Extract, without alteration, each line from the start of the listing to the line bearing "return tree, source.outputs, sink.inputs".

• RECORDED INFORMATION:
****************
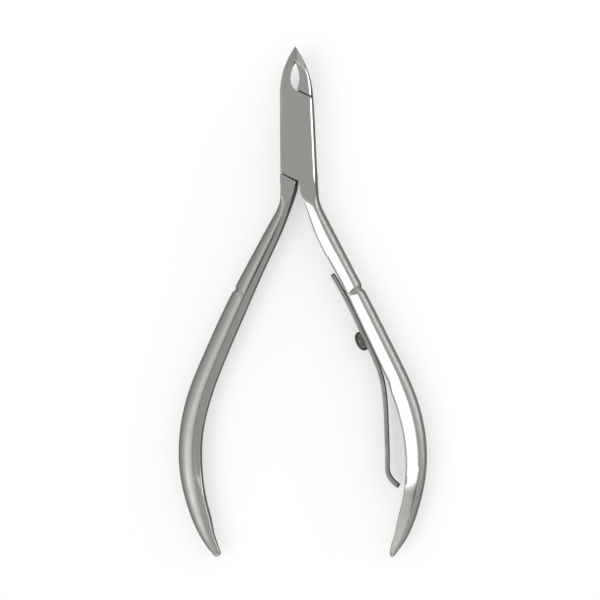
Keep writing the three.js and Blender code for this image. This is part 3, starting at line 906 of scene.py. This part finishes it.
# an empty group of nodes with its inputs and outputs
def newGroup(name, inputs, outputs):
    tree = bpy.data.node_groups.new(name, "ShaderNodeTree")
    for label, kind, value in inputs:
        socket = tree.interface.new_socket(label, in_out="INPUT", socket_type=kind)
        if value is not None:
            socket.default_value = value
    for label in outputs:
        tree.interface.new_socket(label, in_out="OUTPUT", socket_type="NodeSocketFloat")
    source = tree.nodes.new("NodeGroupInput")
    sink = tree.nodes.new("NodeGroupOutput")
    return tree, source.outputs, sink.inputs


# Long fine lines left by a belt or a wheel: noise drawn out along the first direction of the lay.
def makeBrushedGrain():
    tree, given, out = newGroup("brushedGrain", [
        ("Vector", "NodeSocketVector", None), ("Along", "NodeSocketFloat", 300.0),
        ("Across", "NodeSocketFloat", 6000.0)], ["Height", "Streak"])
    spread = node(tree, "ShaderNodeCombineXYZ")
    feed(tree, spread.inputs[0], given["Along"])
    feed(tree, spread.inputs[1], given["Across"])
    feed(tree, spread.inputs[2], given["Across"])
    drawn = stretch(tree, given["Vector"], spread.outputs[0])
    feed(tree, out["Height"], noise(tree, drawn, 1.0, 3.0, 0.6))
    broad = stretch(tree, drawn, (0.35, 0.22, 0.22))
    feed(tree, out["Streak"], noise(tree, broad, 1.0, 2.0, 0.5))
    return tree


# Thin handling scratches in two slanting directions, broken up by a slow noise.
def makeHairScratches():
    tree, given, out = newGroup("hairScratches", [
        ("Vector", "NodeSocketVector", None), ("Fineness", "NodeSocketFloat", 500.0),
        ("Density", "NodeSocketFloat", 0.5)], ["Mask"])
    limit = ramp(tree, given["Density"], 0.0, 1.0, 0.78, 0.62)
    layers = []
    for turn, shift in ((0.5, 3.0), (-0.9, 11.0)):
        turned = node(tree, "ShaderNodeMapping", vector_type="POINT")
        feed(tree, turned.inputs["Vector"], given["Vector"])
        turned.inputs["Rotation"].default_value = (0.2, 0.1, turn)
        turned.inputs["Location"].default_value = (shift, shift, 0)
        thin = stretch(tree, turned.outputs[0], (0.12, 3.2, 3.2))
        line = noise(tree, thin, given["Fineness"], 1.0, 0.4)
        layers.append(ramp(tree, line, limit, calc(tree, "ADD", limit, 0.04)))
    both = calc(tree, "MAXIMUM", *layers)
    breaks = ramp(tree, noise(tree, given["Vector"], 260.0, 2.0), 0.42, 0.6)
    feed(tree, out["Mask"], calc(tree, "MULTIPLY", both, breaks))
    return tree


# Faint cloudy film from handling and wiping.
def makeSoftSmudge():
    tree, given, out = newGroup("softSmudge", [
        ("Vector", "NodeSocketVector", None), ("Size", "NodeSocketFloat", 90.0)], ["Mask"])
    cloud = noise(tree, given["Vector"], given["Size"], 4.0, 0.55)
    feed(tree, out["Mask"], ramp(tree, cloud, 0.36, 0.68))
    return tree


# Brighter rubbed metal on the edges, partly a painted highlight: the marked edge narrowed by a power
# and broken by noise.
def makeEdgeWearAndHighlight():
    tree, given, out = newGroup("edgeWearAndHighlight", [
        ("Edge", "NodeSocketFloat", 0.0), ("Vector", "NodeSocketVector", None),
        ("Width", "NodeSocketFloat", 6.0)], ["Mask"])
    narrow = calc(tree, "POWER", given["Edge"], given["Width"])
    patchy = ramp(tree, noise(tree, given["Vector"], 420.0, 3.0), 0.3, 0.62, 0.45, 1.0)
    feed(tree, out["Mask"], calc(tree, "MULTIPLY", narrow, patchy, clamp=True))
    return tree


# Rings left by turning: a one-directional noise of the distance along the profile.
def makeTurningMarks():
    tree, given, out = newGroup("turningMarks", [
        ("Radius", "NodeSocketFloat", 0.0), ("Fineness", "NodeSocketFloat", 900.0)], ["Height"])
    rings = node(tree, "ShaderNodeTexNoise", noise_dimensions="1D")
    feed(tree, rings.inputs["W"], calc(tree, "MULTIPLY", given["Radius"], given["Fineness"]))
    rings.inputs["Scale"].default_value = 1.0
    rings.inputs["Detail"].default_value = 3.0
    feed(tree, out["Height"], rings.outputs["Fac"])
    return tree


# Tiny specks of polishing compound and dust, on a random few of the cells of a fine mesh of points.
def makeSpecks():
    tree, given, out = newGroup("specks", [
        ("Vector", "NodeSocketVector", None), ("Fineness", "NodeSocketFloat", 1700.0),
        ("Amount", "NodeSocketFloat", 0.08)], ["Mask"])
    cells = node(tree, "ShaderNodeTexVoronoi")
    feed(tree, cells.inputs["Vector"], given["Vector"])
    feed(tree, cells.inputs["Scale"], given["Fineness"])
    lot = node(tree, "ShaderNodeSeparateColor")
    feed(tree, lot.inputs[0], cells.outputs["Color"])
    chosen = calc(tree, "LESS_THAN", lot.outputs[0], given["Amount"])
    dot = ramp(tree, cells.outputs["Distance"], 0.32, 0.12)
    feed(tree, out["Mask"], calc(tree, "MULTIPLY", chosen, dot))
    return tree


effects = {
    "grain": makeBrushedGrain(), "scratches": makeHairScratches(), "smudge": makeSoftSmudge(),
    "wearAndHighlight": makeEdgeWearAndHighlight(), "turning": makeTurningMarks(), "specks": makeSpecks(),
}


# one of the groups placed in a material, with its own values
def effect(tree, name, **sources):
    made = node(tree, "ShaderNodeGroup", node_tree=effects[name], label=name)
    for label, source in sources.items():
        feed(tree, made.inputs[label], source)
    return made.outputs


# a mark on the mesh's points as a mask
def marked(tree, name):
    return node(tree, "ShaderNodeAttribute", attribute_name=name).outputs["Fac"]


# one part of a vector
def partOf(tree, vector, index):
    parts = node(tree, "ShaderNodeSeparateXYZ")
    feed(tree, parts.inputs[0], vector)
    return parts.outputs[index]


# how far one part of a place is from the rivet's
def offRivet(tree, place, index):
    return calc(tree, "ABSOLUTE", calc(tree, "SUBTRACT", partOf(tree, place, index), pivot[index]))


# A metal with nothing on it yet: its tree, its shader, and the places that patterns are read at.
def newMetal(name, sheen):
    material = bpy.data.materials.new(name)
    material.use_nodes = True
    tree = material.node_tree
    shader = tree.nodes["Principled BSDF"]
    shader.inputs["Metallic"].default_value = 1.0
    shader.inputs["Roughness"].default_value = sheen["roughness"]
    place = node(tree, "ShaderNodeTexCoord").outputs["Object"]
    lay = node(tree, "ShaderNodeUVMap", uv_map="lay").outputs["UV"]
    return material, tree, shader, place, lay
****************
• SOLUTION FOR THIS PROBLEM:
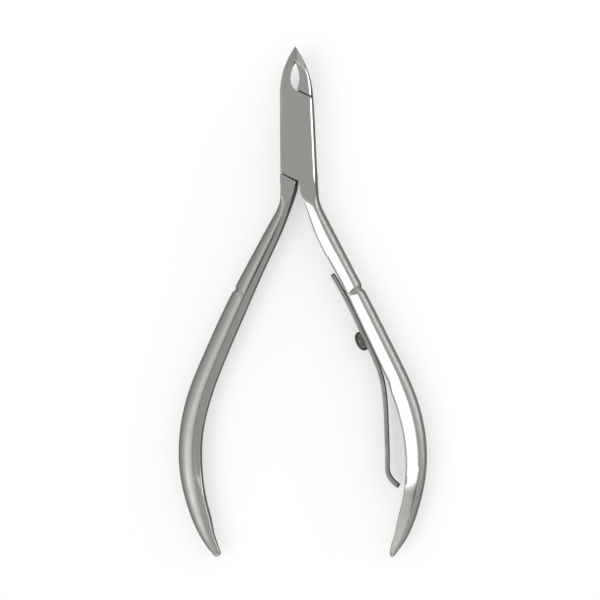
Keep writing the three.js and Blender code for this image. This is part 3, starting at line 906 of scene.py. This part finishes it.
# an empty group of nodes with its inputs and outputs
def newGroup(name, inputs, outputs):
    tree = bpy.data.node_groups.new(name, "ShaderNodeTree")
    for label, kind, value in inputs:
        socket = tree.interface.new_socket(label, in_out="INPUT", socket_type=kind)
        if value is not None:
            socket.default_value = value
    for label in outputs:
        tree.interface.new_socket(label, in_out="OUTPUT", socket_type="NodeSocketFloat")
    source = tree.nodes.new("NodeGroupInput")
    sink = tree.nodes.new("NodeGroupOutput")
    return tree, source.outputs, sink.inputs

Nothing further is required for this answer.